AI Is Already in Your Pocket

Artificial intelligence doesn't announce itself with flashing lights. Most of the time, it quietly improves the apps and services you already use — autocorrecting your emails, sorting your photos, or suggesting your next Netflix watch. The transformation is subtle, but it's everywhere.

Where AI Has Already Taken Root

You don't need to be a tech enthusiast to encounter AI daily. Here are some of the most common places it's at work right now:

  • Email clients: Smart reply suggestions, spam filtering, and priority inbox sorting are all powered by machine learning models trained on enormous datasets.
  • Search engines: Modern search results are shaped by AI ranking algorithms that try to understand intent, not just keywords.
  • Navigation apps: Real-time traffic rerouting in apps like Google Maps uses AI to predict congestion and suggest alternatives before you even notice a slowdown.
  • Streaming platforms: Recommendation systems analyse your habits alongside millions of other users to surface content you're likely to enjoy.
  • Photo libraries: Face recognition, scene detection, and automatic album creation in apps like Apple Photos rely heavily on on-device AI models.

The Shift Toward Generative AI in Software

The more recent wave of change involves generative AI — models that can produce text, code, images, and audio on demand. This is a meaningful departure from older AI, which primarily classified or predicted based on existing patterns.

Software developers are integrating generative AI into productivity tools at a rapid pace. Word processors can now draft paragraphs from bullet points. Coding environments can autocomplete entire functions. Customer service platforms can handle nuanced queries without human intervention.

What This Means for Users

For most people, these changes mean software feels smarter and faster. Tasks that once required technical skill — writing a professional email, editing a photo, summarising a long document — are becoming one-click operations.

But this shift also raises real questions about accuracy, privacy, and dependency. AI-generated suggestions can be wrong, and users who rely on them uncritically may not notice. Data fed into AI systems for personalisation often stays on company servers in ways users don't fully understand.

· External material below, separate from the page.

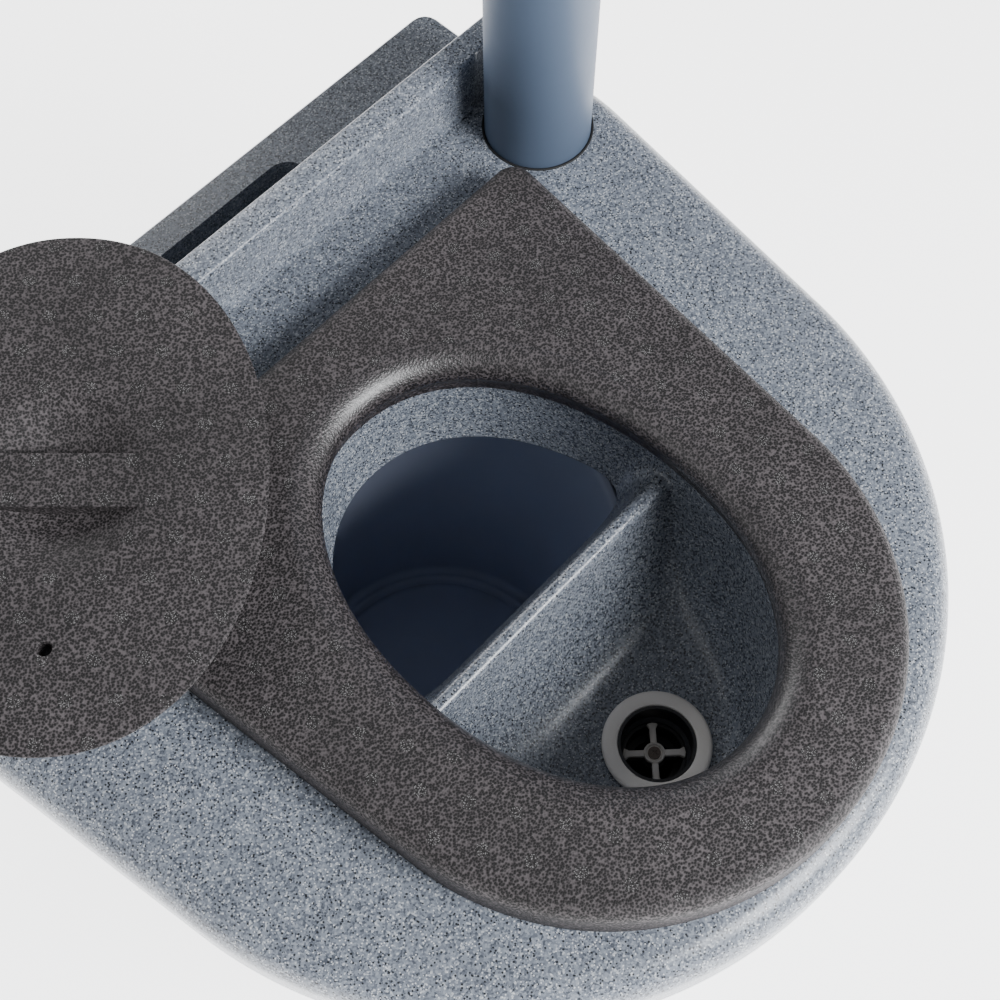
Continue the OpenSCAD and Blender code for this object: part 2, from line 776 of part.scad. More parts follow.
module bowl_elbow() color([0.47, 0.55, 0.66]) {
    difference() {
        bowl_bend(drain_r + over);
        bowl_bend(drain_r - drain_wall);
    }
    at_drain(tail_foot - over) pipe_socket(socket_in + over);
    along_cross(cross_start - over) pipe_socket(socket_in + over);
}

// The quarter bend from straight down under the bowl to level along +X
module bowl_bend(r) {
    translate([bend_r, drain_y, drain_h + bend_r]) rotate([90, 0, 0]) rotate([0, 0, 180])
        rotate_extrude(angle = 90) translate([bend_r, 0]) circle(r);
}

module along_cross(x) translate([x, drain_y, drain_h]) rotate([0, 90, 0]) children();

module tail_seal() color([0.07, 0.07, 0.08]) at_drain(elbow_top - seal_lip - seal_h) socket_seal();

cross_start = bend_r;
cross_end = drain_x - bend_r;

module cross_pipe() color([0.47, 0.55, 0.66]) {
    translate([cross_start, drain_y, drain_h]) rotate([0, 90, 0])
        tube(drain_r, drain_r - drain_wall, cross_end - cross_start);
}

module corner_elbow() color([0.47, 0.55, 0.66]) {
    difference() {
        corner_bend(drain_r + over);
        corner_bend(drain_r - drain_wall);
    }
    against_cross(cross_end + over) pipe_socket(socket_in + over);
    along_back(side_start - over) pipe_socket(socket_in + over);
}

// The level quarter bend from along +X to along +Y
module corner_bend(r) {
    translate([cross_end, side_start, drain_h]) rotate([0, 0, -90])
        rotate_extrude(angle = 90) translate([bend_r, 0]) circle(r);
}

module against_cross(x) translate([x, drain_y, drain_h]) rotate([0, -90, 0]) children();

module side_pipe() color([0.47, 0.55, 0.66]) {
    translate([drain_x, side_start, drain_h]) rotate([-90, 0, 0])
        tube(drain_r, drain_r - drain_wall, side_end - side_start);
}

module pipe_coupler() color([0.47, 0.55, 0.66]) {
    difference() {
        along_back(side_end - socket_in) cylinder(h = 2 * socket_in, r = drain_r + pipe_socket_t);
        along_back(side_end - socket_in - over) cylinder(h = 2 * socket_in + 2 * over, r = drain_r + slack);
        for (y = [-1, 1]) along_back(side_end + y * coupler_seal - seal_h / 2)
            cylinder(h = seal_h, r = drain_r + seal_t);
    }
}

coupler_seal = socket_in - seal_lip - seal_h / 2;

module pipe_seals() color([0.07, 0.07, 0.08]) {
    at_mouth = socket_in - seal_lip - seal_h;
    along_cross(cross_start + at_mouth) socket_seal();
    against_cross(cross_end - at_mouth) socket_seal();
    along_back(side_start + at_mouth) socket_seal();
    for (y = [-1, 1]) along_back(side_end + y * coupler_seal - seal_h / 2) socket_seal();
}

// OUTLET: a flanged spigot through the back wall, held by a nut inside

outlet_flange_r = 27;
outlet_flange_t = 4;
boss_face = wall_back_y + boss_t;
boss_inner = boss_face - 2.5 * boss_t;

module along_back(y) translate([drain_x, y, drain_h]) rotate([-90, 0, 0]) children();

module outlet_spigot() color([0.12, 0.12, 0.13]) {
    difference() {
        union() {
            along_back(side_end) cylinder(h = boss_face + outlet_l - side_end, r = drain_r);
            along_back(boss_face + gasket_t) cylinder(h = outlet_flange_t, r = outlet_flange_r);
        }
        along_back(side_end - over) cylinder(h = body_depth, r = drain_r - drain_wall);
    }
}

module outlet_gasket() color([0.07, 0.07, 0.08]) along_back(boss_face)
    tube(outlet_flange_r - over, drain_r + slip, gasket_t);

module outlet_nut() color([0.12, 0.12, 0.13]) {
    along_back(boss_inner - nut_l / 2) difference() {
        cylinder(h = nut_l / 2, r = nut_r + over, $fn = nut_sides);
        translate([0, 0, -over]) cylinder(h = nut_l, r = drain_r + slip);
    }
}

// CLIPS: open rings that hold the long pipe on the casing's pillars

clip_w = 14;
clip_screw_l = 14;
clip_open = 100;

module pipe_clips() color([0.20, 0.22, 0.25]) for (y = clip_at) translate([drain_x, y, 0]) {
    difference() {
        union() {
            translate([0, clip_w / 2, drain_h]) rotate([90, 0, 0])
                cylinder(h = clip_w, r = drain_r + slip + clip_t);
            translate([0, 0, clip_h]) cylinder(h = clip_base_t + over, r = pillar_r - over);
        }
        translate([0, clip_w, drain_h]) rotate([90, 0, 0]) cylinder(h = 2 * clip_w, r = drain_r + slip);
        translate([0, clip_w, drain_h]) rotate([90, 0, 0]) linear_extrude(2 * clip_w)
            polygon(2 * nut_r * [
                [0, 0], [sin(clip_open / 2), cos(clip_open / 2)], [-sin(clip_open / 2), cos(clip_open / 2)]
            ]);
        translate([0, 0, clip_h - over]) cylinder(h = clip_base_t + 2 * over, r = screw_r);
        translate([0, 0, clip_h + clip_base_t / 2]) cylinder(h = clip_base_t, r = screw_head_r + slack);
    }
}

module clip_screws() color([0.60, 0.60, 0.61]) for (y = clip_at) translate([drain_x, y, clip_h + clip_base_t / 2]) {
    cylinder(h = clip_base_t / 2 - slack, r = screw_head_r);
    translate([0, 0, -clip_screw_l]) cylinder(h = clip_screw_l + slack, r = screw_r);
}

// BUCKET: a tapered pail with a raised middle in its bottom, and its wire bail

bucket_foot = floor_t;
ear_r = 9;
ear_l = 12;
ear_drop = 22;
bucket_step_h = 5;
ear_h = bucket_foot + bucket_h - ear_drop;
bail_pivot_x = bucket_top_r + ear_l + bail_r;
bail_arm_r = bail_pivot_x;

module bucket() color([0.30, 0.35, 0.44]) translate([0, bucket_y, 0]) {
    difference() {
        union() {
            translate([0, 0, bucket_foot]) cylinder(h = bucket_h, r1 = bucket_foot_r, r2 = bucket_top_r);
            translate([0, 0, bucket_foot + bucket_h - rim_r]) rotate_extrude()
                translate([bucket_top_r, 0]) circle(rim_r);
            for (side = [-1, 1]) translate([side * (bucket_top_r - 2 * over), 0, ear_h]) rotate([0, side * 90, 0])
                cylinder(h = ear_l + over, r = ear_r);
        }
        translate([0, 0, bucket_foot + bucket_wall])
            cylinder(h = bucket_h + rim_r, r1 = bucket_foot_r - bucket_wall, r2 = bucket_top_r - bucket_wall);
        for (side = [-1, 1]) translate([side * (bucket_top_r + over), 0, ear_h]) rotate([0, side * 90, 0])
            cylinder(h = ear_l + over, r = bail_r + slip);
    }
    translate([0, 0, bucket_foot + over]) cylinder(h = bucket_wall + bucket_step_h - over, r = bucket_step_r);
}

module on_bail() translate([0, bucket_y, ear_h]) rotate([-bail_hang, 0, 0]) children();

module bail() color([0.62, 0.63, 0.65]) on_bail() {
    rotate_extrude(angle = 180) translate([bail_arm_r, 0]) circle(bail_r, $fn = 32);
    for (side = [-1, 1]) translate([side * (bail_arm_r + bail_r), 0, 0]) rotate([0, -side * 90, 0])
        cylinder(h = ear_l + bail_r, r = bail_r, $fn = 32);
}

grip_span = 36;

module bail_grip() color([0.12, 0.12, 0.13]) on_bail() {
    rotate([0, 0, 90 - grip_span / 2]) difference() {
        rotate_extrude(angle = grip_span) translate([bail_arm_r, 0]) circle(grip_r, $fn = 48);
        rotate([0, 0, -over]) rotate_extrude(angle = grip_span + 2 * over)
            translate([bail_arm_r, 0]) circle(bail_r + slip, $fn = 32);
    }
}

casing();
top_cover();
seat();
lid();
vent_pipe();
vent_pipe_grommet();
vent_socket_seal();
drain_flange();
flange_gasket();
strainer_cup();
cup_gasket();
drain_grate();
grate_screw();
tail_pipe();
tail_nut();
tail_washer();
bowl_elbow();
tail_seal();
cross_pipe();
corner_elbow();
side_pipe();
pipe_coupler();
pipe_seals();
outlet_spigot();
outlet_gasket();
outlet_nut();
pipe_clips();
clip_screws();
bucket();
bail();
bail_grip();
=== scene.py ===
import bmesh, bpy
from math import acos, asin, atan2, copysign, cos, pi, radians, sin, sqrt
from mathutils import Matrix, Vector


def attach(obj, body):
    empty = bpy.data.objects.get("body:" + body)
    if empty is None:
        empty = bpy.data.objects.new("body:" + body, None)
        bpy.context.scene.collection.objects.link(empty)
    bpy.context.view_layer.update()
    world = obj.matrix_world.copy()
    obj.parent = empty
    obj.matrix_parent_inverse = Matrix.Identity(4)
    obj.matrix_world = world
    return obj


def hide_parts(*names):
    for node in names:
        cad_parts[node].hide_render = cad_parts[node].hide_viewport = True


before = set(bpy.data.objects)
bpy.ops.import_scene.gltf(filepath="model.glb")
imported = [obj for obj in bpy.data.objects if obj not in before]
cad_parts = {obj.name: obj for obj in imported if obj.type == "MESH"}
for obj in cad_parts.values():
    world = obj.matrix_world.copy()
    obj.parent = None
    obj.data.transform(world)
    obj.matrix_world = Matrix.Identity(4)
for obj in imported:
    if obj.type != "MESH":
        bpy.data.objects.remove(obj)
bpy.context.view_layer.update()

# CAMERA: the photograph looks down on the toilet from its front left, over
# the lid that lies aside. The frame shows the cover whole, with the pipe and
# the lid running out of it.
photo_pixels, focal_pixels, film_width = 1000, 1550, 36
look_down, look_round, look_roll = radians(64), radians(-46.5), radians(-0.3)
look_from = Vector((-0.2839, -0.3190, 1.3004))

ahead = Vector((-sin(look_round) * cos(look_down), cos(look_round) * cos(look_down), -sin(look_down)))
level = Vector((cos(look_round), sin(look_round), 0))
upward = level.cross(ahead)
across = level * cos(look_roll) + upward * sin(look_roll)
upward = upward * cos(look_roll) - level * sin(look_roll)
lens = bpy.data.cameras.new("camera")
lens.sensor_fit = "HORIZONTAL"
lens.sensor_width = film_width
lens.lens = film_width * focal_pixels / photo_pixels
lens.clip_end = 50
camera = bpy.data.objects.new("camera", lens)
camera.matrix_world = Matrix((
    (across.x, upward.x, -ahead.x, look_from.x),
    (across.y, upward.y, -ahead.y, look_from.y),
    (across.z, upward.z, -ahead.z, look_from.z),
    (0, 0, 0, 1)))
bpy.context.collection.objects.link(camera)
bpy.context.scene.camera = camera


# MATERIALS are written as sums: a Shade is one socket of a node, and a Finish
# is one material with the methods that add its nodes.
class Shade:
    def __init__(self, finish, socket):
        self.finish, self.socket = finish, socket

    def math(self, operation, *values):
        return self.finish.node("ShaderNodeMath", {"operation": operation}, dict(enumerate(values)))

    def __add__(self, other):
        return self.math("ADD", self, other)

    def __radd__(self, other):
        return self.math("ADD", other, self)

    def __sub__(self, other):
        return self.math("SUBTRACT", self, other)

    def __rsub__(self, other):
        return self.math("SUBTRACT", other, self)

    def __mul__(self, other):
        return self.math("MULTIPLY", self, other)

    def __rmul__(self, other):
        return self.math("MULTIPLY", other, self)

    def __truediv__(self, other):
        return self.math("DIVIDE", self, other)

    def __gt__(self, other):
        return self.math("GREATER_THAN", self, other)

    def __lt__(self, other):
        return self.math("LESS_THAN", self, other)

    def floor(self):
        return self.math("FLOOR", self)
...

What to Watch Going Forward

A few trends are worth keeping an eye on:

  1. On-device AI: More processing is moving to your local hardware, which improves privacy and speed. Apple's Neural Engine and similar chips are built specifically for this.
  2. AI-native apps: A new generation of software is being built with AI at its core from day one, rather than bolted on as a feature.
  3. Regulation: Governments are starting to introduce rules around how AI in software must behave, label itself, and handle data.

The Bottom Line

AI in everyday software isn't a future concept — it's a present reality. Understanding where it's operating in your digital life helps you use these tools more effectively and make more informed decisions about which apps you trust with your data. The best approach isn't fear or blind enthusiasm, but informed curiosity.